What is amazing, instructive, even, is that the Reagan/Bush Drug War machine sought to stamp out this culture.  Rumors abounded in 1988 or so that New Jersey State Troopers were profiling Deadheads on the JTP.  Skull and Roses sticker?  We’ll pull you over, search your car and haul you off.  Psychedelics on board?  Kiss your world goodbye, sometimes for as long as twenty years.  The DEA, too, was targeting the Dead lot.  Many unlucky, young heads were coming of age in the world’s largest prison system.  U.S. Blues, indeed.

In 2010, walking the aisles and pathways of the Nateva Festival in Oxford, Maine, a friend and I marveled at what we saw.  Kids, 25 years our junior, were grooving to the sounds of Phil Lesh and Bob Weir only to seamlessly transit over to a late-night EDM or dub party.  Rave meets bluegrass festival meets psychedelic love-in all in one.  Much the way Phish’s mid-90s festivals pointed in a new direction, Nateva felt like it was part of a giant stirring of the gumbo.  Young freaks can now freak freely from festival to festival if they have some angle, some business, some way to make it all happen.

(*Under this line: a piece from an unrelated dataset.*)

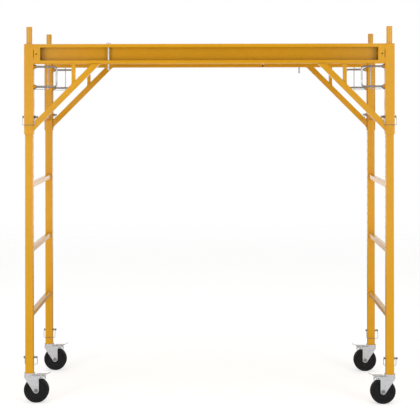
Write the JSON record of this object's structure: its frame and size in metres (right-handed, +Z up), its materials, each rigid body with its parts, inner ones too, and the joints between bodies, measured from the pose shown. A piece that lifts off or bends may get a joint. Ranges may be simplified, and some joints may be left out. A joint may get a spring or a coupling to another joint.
{
  "type": "baker scaffold",
  "caption": "Steel baker scaffold: two ladder end frames on locking casters and a height-adjustable plywood platform held by spring-loaded side-rail locks.",
  "frame": {"origin": "on the floor, below the centre of the rectangle of the four legs", "axes": "+Z up, X along the 6 ft platform, -Y towards the front side rail"},
  "size_m": [1.8975, 0.7636, 1.904],
  "materials": {
    "paint": "semi-gloss orange-yellow powder coat",
    "zinc": "bright zinc plate",
    "spring_steel": "plated spring wire",
    "wheel": "matte black",
    "plywood": "sanded birch plywood"
  },
  "bodies": {
    "end_frames": {"front_left_leg": "paint", "front_right_leg": "paint", "rear_left_leg": "paint", "rear_right_leg": "paint", "left_ladder_rungs": "paint", "right_ladder_rungs": "paint", "stacking_spigots": "paint", "caster_stems": "zinc", "caster_top_plates": "zinc", "caster_lock_pins": "zinc"},
    "platform": {"front_side_rail": "paint", "rear_side_rail": "paint", "front_sleeves": "paint", "rear_sleeves": "paint", "front_braces": "paint", "rear_braces": "paint", "brace_struts": "paint", "rail_end_plates": "paint", "lock_guide_bushes": "paint", "lock_guide_straps": "zinc", "deck_ledges": "paint", "deck_panel": "plywood", "deck_edge_trim": "zinc", "deck_stiffeners": "paint", "deck_screws": "zinc", "sleeve_lock_pins": "zinc", "front_left_lock_springs": "spring_steel", "front_right_lock_springs": "spring_steel", "rear_left_lock_springs": "spring_steel", "rear_right_lock_springs": "spring_steel"},
    "front_left_caster": {"front_left_caster_fork": "zinc", "front_left_caster_fasteners": "zinc"},
    "front_left_wheel": {"front_left_caster_wheel": "wheel"},
    "front_left_brake": {"front_left_brake_lever": "zinc"},
    "front_left_caster_bail": {"front_left_caster_pin_bail": "spring_steel"},
    "front_left_sleeve_bail": {"front_left_sleeve_pin_bail": "spring_steel"},
    "front_left_lock": {"front_left_platform_lock": "zinc"},
    "front_right_caster": {"front_right_caster_fork": "zinc", "front_right_caster_fasteners": "zinc"},
    "front_right_wheel": {"front_right_caster_wheel": "wheel"},
    "front_right_brake": {"front_right_brake_lever": "zinc"},
    "front_right_caster_bail": {"front_right_caster_pin_bail": "spring_steel"},
    "front_right_sleeve_bail": {"front_right_sleeve_pin_bail": "spring_steel"},
    "front_right_lock": {"front_right_platform_lock": "zinc"},
    "rear_left_caster": {"rear_left_caster_fork": "zinc", "rear_left_caster_fasteners": "zinc"},
    "rear_left_wheel": {"rear_left_caster_wheel": "wheel"},
    "rear_left_brake": {"rear_left_brake_lever": "zinc"},
    "rear_left_caster_bail": {"rear_left_caster_pin_bail": "spring_steel"},
    "rear_left_sleeve_bail": {"rear_left_sleeve_pin_bail": "spring_steel"},
    "rear_left_lock": {"rear_left_platform_lock": "zinc"},
    "rear_right_caster": {"rear_right_caster_fork": "zinc", "rear_right_caster_fasteners": "zinc"},
    "rear_right_wheel": {"rear_right_caster_wheel": "wheel"},
    "rear_right_brake": {"rear_right_brake_lever": "zinc"},
    "rear_right_caster_bail": {"rear_right_caster_pin_bail": "spring_steel"},
    "rear_right_sleeve_bail": {"rear_right_sleeve_pin_bail": "spring_steel"},
    "rear_right_lock": {"rear_right_platform_lock": "zinc"},
    "front_latch": {"front_deck_latch": "zinc"},
    "rear_latch": {"rear_deck_latch": "zinc"}
  },
  "joints": [
    {"name": "platform_height", "type": "slide", "parent": "end_frames", "child": "platform", "axis": [0, 0, 1], "range_m": [-0.9144, 0]},
    {"name": "front_left_caster_swivel", "type": "hinge", "parent": "end_frames", "child": "front_left_caster", "pos_m": [-0.911, -0.35, 0.142], "axis": [0, 0, 1], "continuous": true},
    {"name": "front_left_wheel_spin", "type": "hinge", "parent": "front_left_caster", "child": "front_left_wheel", "pos_m": [-0.876, -0.35, 0.0635], "axis": [0, 1, 0], "continuous": true},
    {"name": "front_left_brake_pedal", "type": "hinge", "parent": "front_left_caster", "child": "front_left_brake", "pos_m": [-0.851, -0.35, 0.131], "axis": [0, 1, 0], "range_deg": [0, 11]},
    {"name": "front_left_caster_bail_swing", "type": "hinge", "parent": "end_frames", "child": "front_left_caster_bail", "pos_m": [-0.911, -0.35, 0.2286], "axis": [1, 0, 0], "range_deg": [0, 110]},
    {"name": "front_left_sleeve_bail_swing", "type": "hinge", "parent": "platform", "child": "front_left_sleeve_bail", "pos_m": [-0.911, -0.35, 1.4478], "axis": [-1, 0, 0], "range_deg": [0, 110]},
    {"name": "front_left_lock_pull", "type": "slide", "parent": "platform", "child": "front_left_lock", "axis": [1, 0, 0], "range_m": [0, 0.042], "stiffness_N_per_m": 700, "springref_m": -0.02, "deforming": ["front_left_lock_springs"]},
    {"name": "front_right_caster_swivel", "type": "hinge", "parent": "end_frames", "child": "front_right_caster", "pos_m": [0.911, -0.35, 0.142], "axis": [0, 0, 1], "continuous": true},
    {"name": "front_right_wheel_spin", "type": "hinge", "parent": "front_right_caster", "child": "front_right_wheel", "pos_m": [0.876, -0.35, 0.0635], "axis": [0, 1, 0], "continuous": true},
    {"name": "front_right_brake_pedal", "type": "hinge", "parent": "front_right_caster", "child": "front_right_brake", "pos_m": [0.851, -0.35, 0.131], "axis": [0, -1, 0], "range_deg": [0, 11]},
    {"name": "front_right_caster_bail_swing", "type": "hinge", "parent": "end_frames", "child": "front_right_caster_bail", "pos_m": [0.911, -0.35, 0.2286], "axis": [1, 0, 0], "range_deg": [0, 110]},
    {"name": "front_right_sleeve_bail_swing", "type": "hinge", "parent": "platform", "child": "front_right_sleeve_bail", "pos_m": [0.911, -0.35, 1.4478], "axis": [-1, 0, 0], "range_deg": [0, 110]},
    {"name": "front_right_lock_pull", "type": "slide", "parent": "platform", "child": "front_right_lock", "axis": [-1, 0, 0], "range_m": [0, 0.042], "stiffness_N_per_m": 700, "springref_m": -0.02, "deforming": ["front_right_lock_springs"]},
    {"name": "rear_left_caster_swivel", "type": "hinge", "parent": "end_frames", "child": "rear_left_caster", "pos_m": [-0.911, 0.35, 0.142], "axis": [0, 0, 1], "continuous": true},
    {"name": "rear_left_wheel_spin", "type": "hinge", "parent": "rear_left_caster", "child": "rear_left_wheel", "pos_m": [-0.876, 0.35, 0.0635], "axis": [0, 1, 0], "continuous": true},
    {"name": "rear_left_brake_pedal", "type": "hinge", "parent": "rear_left_caster", "child": "rear_left_brake", "pos_m": [-0.851, 0.35, 0.131], "axis": [0, 1, 0], "range_deg": [0, 11]},
    {"name": "rear_left_caster_bail_swing", "type": "hinge", "parent": "end_frames", "child": "rear_left_caster_bail", "pos_m": [-0.911, 0.35, 0.2286], "axis": [-1, 0, 0], "range_deg": [0, 110]},
    {"name": "rear_left_sleeve_bail_swing", "type": "hinge", "parent": "platform", "child": "rear_left_sleeve_bail", "pos_m": [-0.911, 0.35, 1.4478], "axis": [1, 0, 0], "range_deg": [0, 110]},
    {"name": "rear_left_lock_pull", "type": "slide", "parent": "platform", "child": "rear_left_lock", "axis": [1, 0, 0], "range_m": [0, 0.042], "stiffness_N_per_m": 700, "springref_m": -0.02, "deforming": ["rear_left_lock_springs"]},
    {"name": "rear_right_caster_swivel", "type": "hinge", "parent": "end_frames", "child": "rear_right_caster", "pos_m": [0.911, 0.35, 0.142], "axis": [0, 0, 1], "continuous": true},
    {"name": "rear_right_wheel_spin", "type": "hinge", "parent": "rear_right_caster", "child": "rear_right_wheel", "pos_m": [0.876, 0.35, 0.0635], "axis": [0, 1, 0], "continuous": true},
    {"name": "rear_right_brake_pedal", "type": "hinge", "parent": "rear_right_caster", "child": "rear_right_brake", "pos_m": [0.851, 0.35, 0.131], "axis": [0, -1, 0], "range_deg": [0, 11]},
    {"name": "rear_right_caster_bail_swing", "type": "hinge", "parent": "end_frames", "child": "rear_right_caster_bail", "pos_m": [0.911, 0.35, 0.2286], "axis": [-1, 0, 0], "range_deg": [0, 110]},
    {"name": "rear_right_sleeve_bail_swing", "type": "hinge", "parent": "platform", "child": "rear_right_sleeve_bail", "pos_m": [0.911, 0.35, 1.4478], "axis": [1, 0, 0], "range_deg": [0, 110]},
    {"name": "rear_right_lock_pull", "type": "slide", "parent": "platform", "child": "rear_right_lock", "axis": [-1, 0, 0], "range_m": [0, 0.042], "stiffness_N_per_m": 700, "springref_m": -0.02, "deforming": ["rear_right_lock_springs"]},
    {"name": "front_latch_turn", "type": "hinge", "parent": "platform", "child": "front_latch", "pos_m": [-0.508, -0.355, 1.75], "axis": [0, 0, 1], "range_deg": [0, 90]},
    {"name": "rear_latch_turn", "type": "hinge", "parent": "platform", "child": "rear_latch", "pos_m": [0.508, 0.355, 1.75], "axis": [0, 0, 1], "range_deg": [0, 90]}
  ]
}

What had dwindled to an underground, undercover secret society in the mid-1980s has now sprung up in new forms all over the country. While the DEA and other agencies were putting the bootheel on the Dead scene, what they didn’t realize was that they were spawning new scenes to spring up elsewhere. Each little piece of the broken glass was a seed waiting to germinate in new soil. Take a tour of Denver’s microbreweries and pot shops, and experience a living, breathing example of how a persecuted culture regrouped and redefined itself on a legitimate scale. Municipalities which had once shunned the likes of Deadheads in the VWs and customized school buses would now welcome a psychedelic festival nearby. Glow sticks, tie dyes, face paint, spinning hordes, what will this new wave of this festival generation spawn? Only time will tell.